Segundo outras fontes espanholas, o rei emérito ajudou o antigo monarca saudita Abdullah bin Abdul Aziz al Saud a limpar a imagem do país e a transferência terá sido uma forma de agradecimento daquela monarquia do Médio Oriente. Esta suposição assenta no facto de o rei emérito ter recebido os 100 milhões uma semana depois de Espanha oficializar um acordo de colaboração com Riade. Além disso, Juan Carlos I concedeu em 2007 a Abdullah a Ordem do Tosão de Ouro, considerado o maior reconhecimento internacional, naquela que foi a primeira visita de um rei saudita a Espanha desde 1980, numa altura em que o país árabe era malvisto na cena mundial pelos atropelos aos direitos humanos.
Controvérsia no governo
Dois meses depois de formar Governo, a coligação entre Partido Socialista Operário Espanhol (PSOE) e a formação de Esquerda Unidas Podemos vive com estas revelações a sua primeira controvérsia.

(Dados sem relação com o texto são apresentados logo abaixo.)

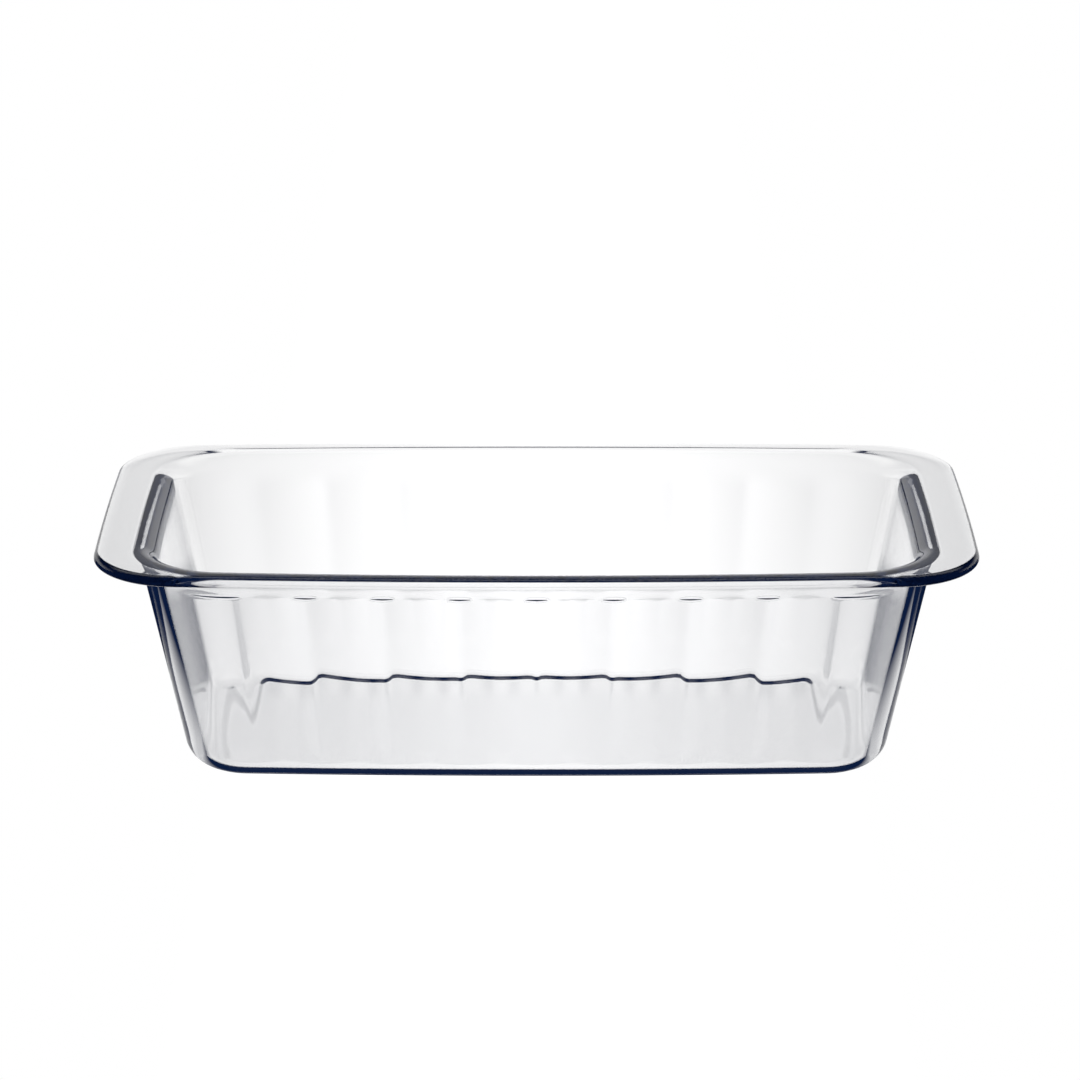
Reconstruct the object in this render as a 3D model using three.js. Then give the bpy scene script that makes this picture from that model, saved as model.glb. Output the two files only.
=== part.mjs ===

Pablo Echenique, porta-voz do partido de Pablo Iglesias, exigiu a criação de uma comissão de investigação para conhecer a verdadeira origem das transferências bancárias recebidas de contas estrangeiras pelo rei emérito: "Uma democracia moderna não pode permitir o surgimento de suspeitas tão graves sobre a Chefia do Estado".
A favor da proposta de Unidas Podemos encontram-se o Compromís, o Mais País e a Esquerda Republicana da Catalunha, pelo que o assunto deverá ser votado no Congresso. Mas o PSOE sempre manteve uma postura conservadora face a situações polémicas envolvendo a monarquia e terá de engolir sapos e apoiar-se nos votos do Partido Popular para chumbar a proposta, como já aconteceu em 2018.